A CRITICAL ANALYSIS OF THE DECISION OF THE CONSTITUTIONAL COURT* Maphango v Aengus Lifestyle Properties (Pty) Ltd 2012 (3) SA 531 (CC)
Keywords:lease contract, rental housing, unfair practice
The pursuit of access to better economic opportunities such as decent jobs has resulted in an astronomic influx of people into the inner city of Johannesburg, South Africa. As a result there is a high demand for rental housing. This presents an opportunity to make profit for those who leasepremises in order to generate an income. The demand for rental housing has arguably caused the escalation of rental prices, thereby causing a shortage of affordable rental housing in the city centre. The Rental Housing Act 50 of 1999 was enacted to resolve disputes that may arise from any unfair practice or matters affecting the relationship between the landlord and his tenants in respect of the lease contract. In particular, the Rental Housing Act seeks inter alia to “create mechanisms to promote the provision of rental-housing property; promote access to adequate housing through creating mechanisms to ensure the proper functioning of the rental-housing market [and] to lay down general principles governing conflict resolution in the rental-housing sector” (Preamble to the Rental Housing Act).
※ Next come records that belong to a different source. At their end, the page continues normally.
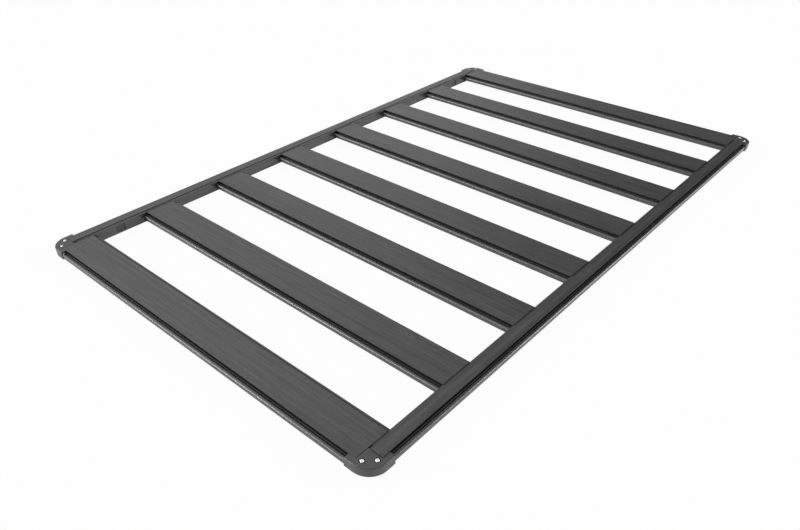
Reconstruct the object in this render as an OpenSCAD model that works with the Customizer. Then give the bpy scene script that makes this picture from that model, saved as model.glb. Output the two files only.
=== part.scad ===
// Flat platform roof rack: two long side rails, eight wide flat cross beams and four corner pieces.
// Millimetres. X runs across the rack along the beams, Y runs along the side rails, Z is up.
// The origin is under the middle of the rack, on the plane of the side rails' undersides.

/* [Overall size] */
// Length along the side rails, over the corner pieces
rack_l = 2125; // [1700:5:2415]
// Width across the cross beams, over the corner pieces
rack_w = 1285; // [1085:5:1485]
// Height from the undersides of the side rails to their tops
rack_h = 33; // [32:0.5:44]
// How far the tops of the beams and corner pieces lie below the tops of the side rails
rail_step = 2.5; // [1.5:0.25:3.5]

/* [Cross beams] */
// Width of a beam's flat top, from edge to edge
beam_top_w = 98; // [80:1:130]
// Distance of each inner web from the middle of a beam
web_out = 15; // [8:0.5:18]
// Width of the fine groove across the top of each beam's end, along the seam
seam_w = 1.2; // [0.6:0.1:2]
// Depth of the seam groove
seam_depth = 2; // [1:0.25:2.25]

/* [Side rails] */
// Width of a side rail's flat top
rail_top_w = 30; // [28:0.5:42]
// Width of the low shoulder along a side rail's inner edge
shoulder_w = 9; // [7:0.5:11]
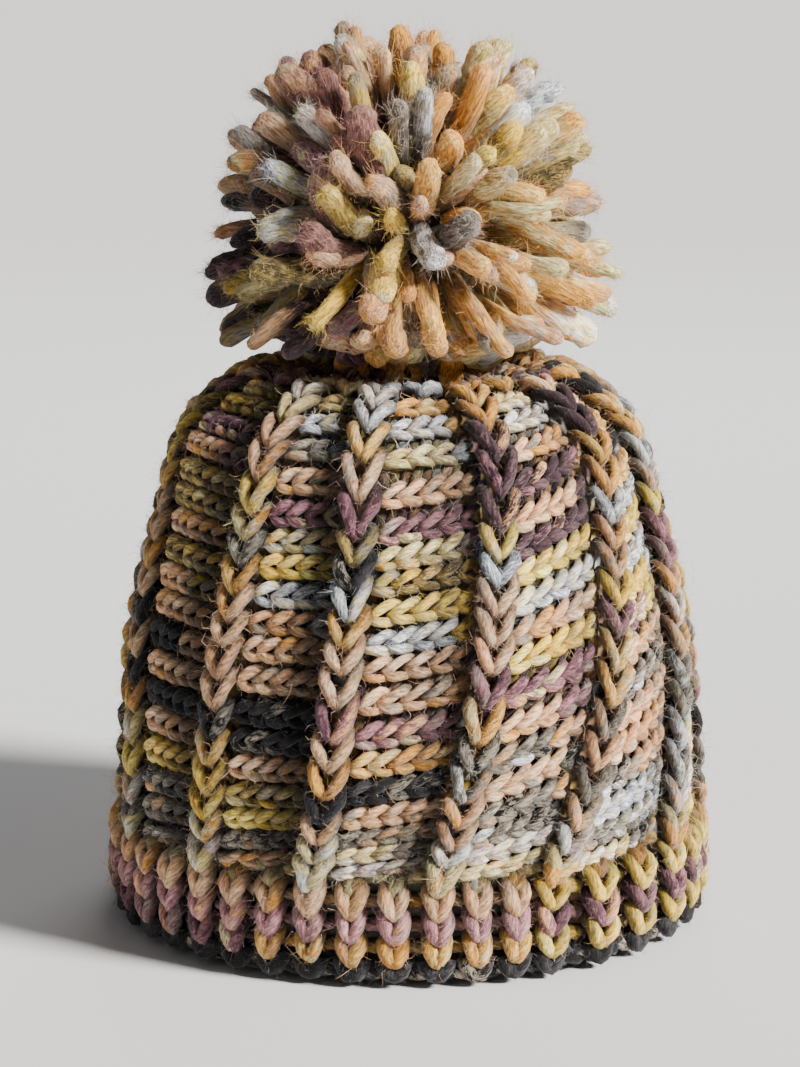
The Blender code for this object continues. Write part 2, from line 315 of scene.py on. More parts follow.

In terms of the Rental Housing Act, the landlord or a tenant may approach the Rental
Housing Tribunal and complain about an unfair practice (s 13 of the Rental Housing Act). The Rental Housing Act defines an unfair practice as “a practice unreasonably prejudicing the rights or interests of a tenant or a landlord” (s 1 of the Rental Housing Act). Where the Tribunal, at the conclusion of the hearing, is of the view that an unfair practice exists, it may rule that the exploitative rental be discontinued. The Tribunal may also make a determination about the amount of rental that must be paid by a tenant taking into account inter alia “the need for a realistic return on investment for investors in rental housing”. The argument presented in this case is that the applicants ought to have made up their case in the court of first instance and not at the appellate stage. The paper is
divided into nine sections. Section 2 provides an overview of the facts of the case, section 3 discusses the case before the High Court, section 4 discusses the case before the Supreme Court of Appeal (SCA), section 5 discusses the case in the Constitutional Court, the issues, arguments, before the court, the findings and conclusions of the court. Section 6 evaluates the parties’ submissions in light of the Rental Housing Act, the Constitution, the Gauteng Unfair Practices Regulations, and the Prevention of Illegal Eviction from and Unlawful Occupation of Land Act (PIEA) (19 of 1998). Section 7 discusses the majority judgment. Section 8 discusses the minority judgment. Section 9 is a critique of both the minority and majority judgments. The conclusion made is that the applicants should stand or fall by the arguments contained in the founding documents.